Sample validations can be found on the GitHub repository.

Additional details are provided in the sections below:

Deployment environments

The setup included three main deployment environments, development, staging, and production. DVT was configured to be connected to each of those environments. The same test cases could be executed against any of those environments through a simple configuration setup.

User Acceptance Testing was performed in a separate staging GCP project. The data in the staging environment was compared to the corresponding data in Snowflake using DVT. When data inconsistencies were discovered, the defects would be fixed in the lower development environment.

Establishing data warehouse connections

Before running validations, DVT requires a source and target connection to be set up. These connections can be stored locally or in a Google Cloud Storage (GCS) bucket. Using a GCS bucket is recommended for storing these connections as it allows you to limit access to these connections as credentials are stored in plain text.
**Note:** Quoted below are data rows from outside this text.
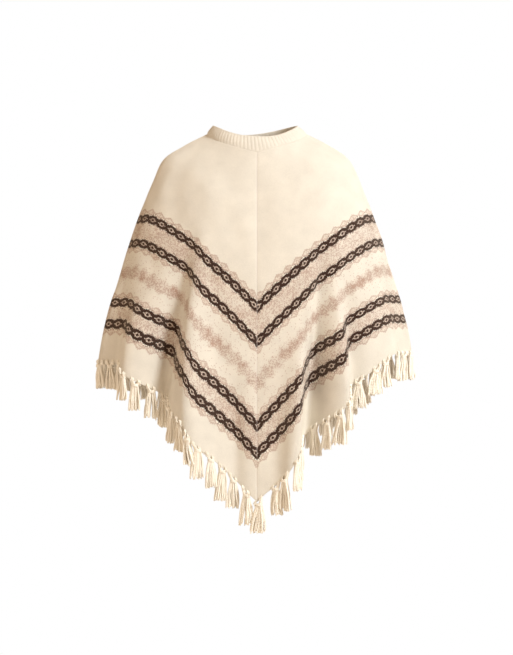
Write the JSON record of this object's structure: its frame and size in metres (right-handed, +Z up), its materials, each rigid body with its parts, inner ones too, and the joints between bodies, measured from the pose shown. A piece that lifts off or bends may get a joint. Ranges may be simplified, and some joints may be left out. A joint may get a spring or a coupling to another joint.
{
  "type": "knitted poncho sweater",
  "caption": "Knitted poncho sweater in its worn form: ribbed neck, mitred front and back points, patterned bands and a yarn fringe along the hem.",
  "frame": {"origin": "middle of the neck at the level of the shoulders, where the wearer holds the garment up", "axes": "+Z up, -Y towards the front point, +X to the wearer's left"},
  "size_m": [0.7135, 0.4169, 0.8885],
  "materials": {
    "patterned_knit": "soft matt wool-blend knit, cream with taupe and dark brown stranded bands",
    "rib_knit": "soft matt ribbed knit in cream",
    "fringe_yarn": "matt cream yarn in knotted bundles"
  },
  "bodies": {
    "root": {"panel_left": "patterned_knit", "panel_right": "patterned_knit", "neckband": "rib_knit", "fringe_front_left": "fringe_yarn", "fringe_front_right": "fringe_yarn", "fringe_back_left": "fringe_yarn", "fringe_back_right": "fringe_yarn"}
  },
  "joints": []
}
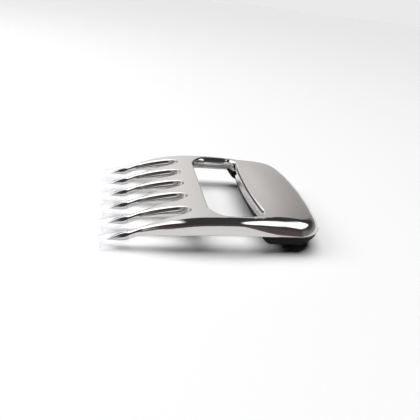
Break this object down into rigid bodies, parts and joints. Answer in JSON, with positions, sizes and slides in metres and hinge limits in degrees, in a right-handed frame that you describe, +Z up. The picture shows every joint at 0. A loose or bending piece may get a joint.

To set up a connection between the source and target data warehouses, the DVT binary (google-pso-data-validator) needs to be installed on the platform it will be executed from. For this, you will need to have Python 3.8 or above installed.

Validation results can be printed to stdout by default or outputted to a BigQuery table (recommended). We chose to use a BigQuery results table, which was created as part of our initial setup.

Additionally, we chose to automate our DVT validations using a CI/CD pipeline. These were short-lived runs executed as GitHub Actions pipelines triggered by our data management workflows. More on this later.

Creating data validation connections

DVT allows users to create connections using the CLI. These connections will automatically be saved either to ~/.config/google-pso-data-validator/ or a directory specified by the environment variable PSO_DV_CONFIG_HOME.

To store the connections in a GCS bucket, we add the GCS directory path to the PSO_DV_CONFIG_HOME environment variable. The following is a sample:

export PSO_DV_CONFIG_HOME=gs://my-bucket/my/connections/path/

Note that if this path is set, query validation configs will also be saved here.

Source connection

Snowflake is our source data warehouse, but DVT supports the other data warehouses as seen here.

Note that DVT supports Google Cloud Secret Manager for storing and referencing secrets in your connection configuration.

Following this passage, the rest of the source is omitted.